▶ **WORK TO DO**:
Set down the material below in full, matching it exactly.

==== SUPPLIED DATA

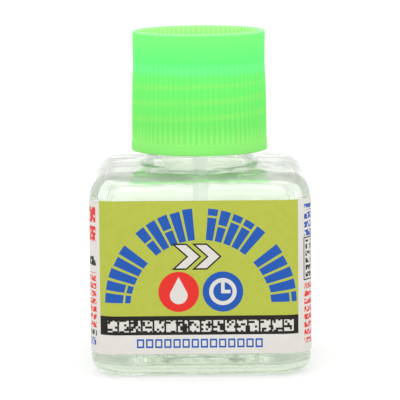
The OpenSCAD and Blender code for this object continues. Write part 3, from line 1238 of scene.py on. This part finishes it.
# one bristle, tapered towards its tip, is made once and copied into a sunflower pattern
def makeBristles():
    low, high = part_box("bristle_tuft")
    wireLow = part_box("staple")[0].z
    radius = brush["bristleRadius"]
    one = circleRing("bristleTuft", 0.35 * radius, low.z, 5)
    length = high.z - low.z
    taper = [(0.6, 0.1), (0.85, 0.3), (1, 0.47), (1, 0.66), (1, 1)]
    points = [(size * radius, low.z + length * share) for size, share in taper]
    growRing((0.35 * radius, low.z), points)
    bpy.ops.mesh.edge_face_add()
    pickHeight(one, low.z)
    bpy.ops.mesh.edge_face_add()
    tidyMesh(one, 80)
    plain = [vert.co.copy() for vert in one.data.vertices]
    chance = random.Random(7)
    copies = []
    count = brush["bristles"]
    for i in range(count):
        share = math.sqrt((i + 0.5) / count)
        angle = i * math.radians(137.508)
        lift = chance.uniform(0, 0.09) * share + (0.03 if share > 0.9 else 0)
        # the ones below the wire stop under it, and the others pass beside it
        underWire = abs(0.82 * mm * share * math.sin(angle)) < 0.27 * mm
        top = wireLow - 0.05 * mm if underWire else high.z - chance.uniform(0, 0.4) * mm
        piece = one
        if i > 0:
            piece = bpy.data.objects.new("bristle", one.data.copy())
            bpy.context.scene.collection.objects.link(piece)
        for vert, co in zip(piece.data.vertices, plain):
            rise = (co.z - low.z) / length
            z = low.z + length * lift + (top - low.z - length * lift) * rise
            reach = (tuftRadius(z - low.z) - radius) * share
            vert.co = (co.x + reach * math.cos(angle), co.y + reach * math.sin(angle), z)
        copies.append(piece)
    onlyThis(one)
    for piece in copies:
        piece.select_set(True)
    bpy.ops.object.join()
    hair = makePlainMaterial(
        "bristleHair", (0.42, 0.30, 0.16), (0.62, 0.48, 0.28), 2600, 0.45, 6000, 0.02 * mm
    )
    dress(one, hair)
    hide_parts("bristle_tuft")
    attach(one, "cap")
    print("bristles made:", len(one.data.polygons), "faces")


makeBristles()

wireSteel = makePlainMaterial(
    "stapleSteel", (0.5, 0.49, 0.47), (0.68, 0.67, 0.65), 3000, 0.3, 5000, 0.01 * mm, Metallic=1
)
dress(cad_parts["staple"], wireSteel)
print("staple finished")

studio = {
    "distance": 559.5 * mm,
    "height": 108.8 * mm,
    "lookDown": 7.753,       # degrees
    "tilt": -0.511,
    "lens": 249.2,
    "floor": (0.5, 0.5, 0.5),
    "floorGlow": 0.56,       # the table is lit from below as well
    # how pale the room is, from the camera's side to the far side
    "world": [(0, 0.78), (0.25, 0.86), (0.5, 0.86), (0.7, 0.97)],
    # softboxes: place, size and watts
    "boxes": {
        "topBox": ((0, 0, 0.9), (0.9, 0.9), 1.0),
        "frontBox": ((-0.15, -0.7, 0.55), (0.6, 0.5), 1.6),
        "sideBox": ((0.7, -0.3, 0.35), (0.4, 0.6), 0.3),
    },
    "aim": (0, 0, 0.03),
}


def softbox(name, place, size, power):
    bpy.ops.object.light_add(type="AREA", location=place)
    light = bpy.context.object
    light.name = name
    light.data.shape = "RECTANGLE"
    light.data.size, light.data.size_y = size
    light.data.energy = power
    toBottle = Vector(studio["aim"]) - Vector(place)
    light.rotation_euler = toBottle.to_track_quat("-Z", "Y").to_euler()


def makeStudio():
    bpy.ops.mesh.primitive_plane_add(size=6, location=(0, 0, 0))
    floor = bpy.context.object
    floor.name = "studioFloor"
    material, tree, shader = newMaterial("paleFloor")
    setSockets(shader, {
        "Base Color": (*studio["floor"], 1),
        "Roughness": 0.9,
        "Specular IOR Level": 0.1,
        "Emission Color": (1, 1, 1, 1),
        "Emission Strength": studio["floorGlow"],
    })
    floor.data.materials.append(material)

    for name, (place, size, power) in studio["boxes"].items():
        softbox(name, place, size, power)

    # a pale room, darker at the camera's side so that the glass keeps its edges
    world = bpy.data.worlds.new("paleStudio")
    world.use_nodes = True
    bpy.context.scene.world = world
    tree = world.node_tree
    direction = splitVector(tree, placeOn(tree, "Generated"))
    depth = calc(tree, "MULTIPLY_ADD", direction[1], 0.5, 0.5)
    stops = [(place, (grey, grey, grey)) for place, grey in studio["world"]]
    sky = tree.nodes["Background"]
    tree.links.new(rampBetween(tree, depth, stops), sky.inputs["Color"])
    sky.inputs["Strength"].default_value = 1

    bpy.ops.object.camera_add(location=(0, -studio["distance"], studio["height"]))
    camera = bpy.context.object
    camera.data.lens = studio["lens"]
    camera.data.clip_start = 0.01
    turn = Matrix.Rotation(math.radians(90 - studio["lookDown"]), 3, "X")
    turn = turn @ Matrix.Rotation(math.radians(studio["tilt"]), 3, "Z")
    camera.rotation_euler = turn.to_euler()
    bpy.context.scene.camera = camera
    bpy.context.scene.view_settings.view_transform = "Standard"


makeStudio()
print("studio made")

========

▶ **SOLUTION TO THIS EXERCISE**:
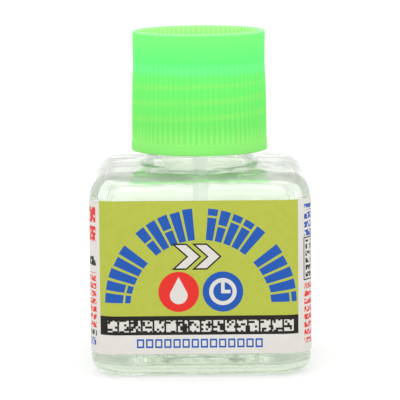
The OpenSCAD and Blender code for this object continues. Write part 3, from line 1238 of scene.py on. This part finishes it.
# one bristle, tapered towards its tip, is made once and copied into a sunflower pattern
def makeBristles():
    low, high = part_box("bristle_tuft")
    wireLow = part_box("staple")[0].z
    radius = brush["bristleRadius"]
    one = circleRing("bristleTuft", 0.35 * radius, low.z, 5)
    length = high.z - low.z
    taper = [(0.6, 0.1), (0.85, 0.3), (1, 0.47), (1, 0.66), (1, 1)]
    points = [(size * radius, low.z + length * share) for size, share in taper]
    growRing((0.35 * radius, low.z), points)
    bpy.ops.mesh.edge_face_add()
    pickHeight(one, low.z)
    bpy.ops.mesh.edge_face_add()
    tidyMesh(one, 80)
    plain = [vert.co.copy() for vert in one.data.vertices]
    chance = random.Random(7)
    copies = []
    count = brush["bristles"]
    for i in range(count):
        share = math.sqrt((i + 0.5) / count)
        angle = i * math.radians(137.508)
        lift = chance.uniform(0, 0.09) * share + (0.03 if share > 0.9 else 0)
        # the ones below the wire stop under it, and the others pass beside it
        underWire = abs(0.82 * mm * share * math.sin(angle)) < 0.27 * mm
        top = wireLow - 0.05 * mm if underWire else high.z - chance.uniform(0, 0.4) * mm
        piece = one
        if i > 0:
            piece = bpy.data.objects.new("bristle", one.data.copy())
            bpy.context.scene.collection.objects.link(piece)
        for vert, co in zip(piece.data.vertices, plain):
            rise = (co.z - low.z) / length
            z = low.z + length * lift + (top - low.z - length * lift) * rise
            reach = (tuftRadius(z - low.z) - radius) * share
            vert.co = (co.x + reach * math.cos(angle), co.y + reach * math.sin(angle), z)
        copies.append(piece)
    onlyThis(one)
    for piece in copies:
        piece.select_set(True)
    bpy.ops.object.join()
    hair = makePlainMaterial(
        "bristleHair", (0.42, 0.30, 0.16), (0.62, 0.48, 0.28), 2600, 0.45, 6000, 0.02 * mm
    )
    dress(one, hair)
    hide_parts("bristle_tuft")
    attach(one, "cap")
    print("bristles made:", len(one.data.polygons), "faces")


makeBristles()

wireSteel = makePlainMaterial(
    "stapleSteel", (0.5, 0.49, 0.47), (0.68, 0.67, 0.65), 3000, 0.3, 5000, 0.01 * mm, Metallic=1
)
dress(cad_parts["staple"], wireSteel)
print("staple finished")

studio = {
    "distance": 559.5 * mm,
    "height": 108.8 * mm,
    "lookDown": 7.753,       # degrees
    "tilt": -0.511,
    "lens": 249.2,
    "floor": (0.5, 0.5, 0.5),
    "floorGlow": 0.56,       # the table is lit from below as well
    # how pale the room is, from the camera's side to the far side
    "world": [(0, 0.78), (0.25, 0.86), (0.5, 0.86), (0.7, 0.97)],
    # softboxes: place, size and watts
    "boxes": {
        "topBox": ((0, 0, 0.9), (0.9, 0.9), 1.0),
        "frontBox": ((-0.15, -0.7, 0.55), (0.6, 0.5), 1.6),
        "sideBox": ((0.7, -0.3, 0.35), (0.4, 0.6), 0.3),
    },
    "aim": (0, 0, 0.03),
}


def softbox(name, place, size, power):
    bpy.ops.object.light_add(type="AREA", location=place)
    light = bpy.context.object
    light.name = name
    light.data.shape = "RECTANGLE"
    light.data.size, light.data.size_y = size
    light.data.energy = power
    toBottle = Vector(studio["aim"]) - Vector(place)
    light.rotation_euler = toBottle.to_track_quat("-Z", "Y").to_euler()


def makeStudio():
    bpy.ops.mesh.primitive_plane_add(size=6, location=(0, 0, 0))
    floor = bpy.context.object
    floor.name = "studioFloor"
    material, tree, shader = newMaterial("paleFloor")
    setSockets(shader, {
        "Base Color": (*studio["floor"], 1),
        "Roughness": 0.9,
        "Specular IOR Level": 0.1,
        "Emission Color": (1, 1, 1, 1),
        "Emission Strength": studio["floorGlow"],
    })
    floor.data.materials.append(material)

    for name, (place, size, power) in studio["boxes"].items():
        softbox(name, place, size, power)

    # a pale room, darker at the camera's side so that the glass keeps its edges
    world = bpy.data.worlds.new("paleStudio")
    world.use_nodes = True
    bpy.context.scene.world = world
    tree = world.node_tree
    direction = splitVector(tree, placeOn(tree, "Generated"))
    depth = calc(tree, "MULTIPLY_ADD", direction[1], 0.5, 0.5)
    stops = [(place, (grey, grey, grey)) for place, grey in studio["world"]]
    sky = tree.nodes["Background"]
    tree.links.new(rampBetween(tree, depth, stops), sky.inputs["Color"])
    sky.inputs["Strength"].default_value = 1

    bpy.ops.object.camera_add(location=(0, -studio["distance"], studio["height"]))
    camera = bpy.context.object
    camera.data.lens = studio["lens"]
    camera.data.clip_start = 0.01
    turn = Matrix.Rotation(math.radians(90 - studio["lookDown"]), 3, "X")
    turn = turn @ Matrix.Rotation(math.radians(studio["tilt"]), 3, "Z")
    camera.rotation_euler = turn.to_euler()
    bpy.context.scene.camera = camera
    bpy.context.scene.view_settings.view_transform = "Standard"


makeStudio()
print("studio made")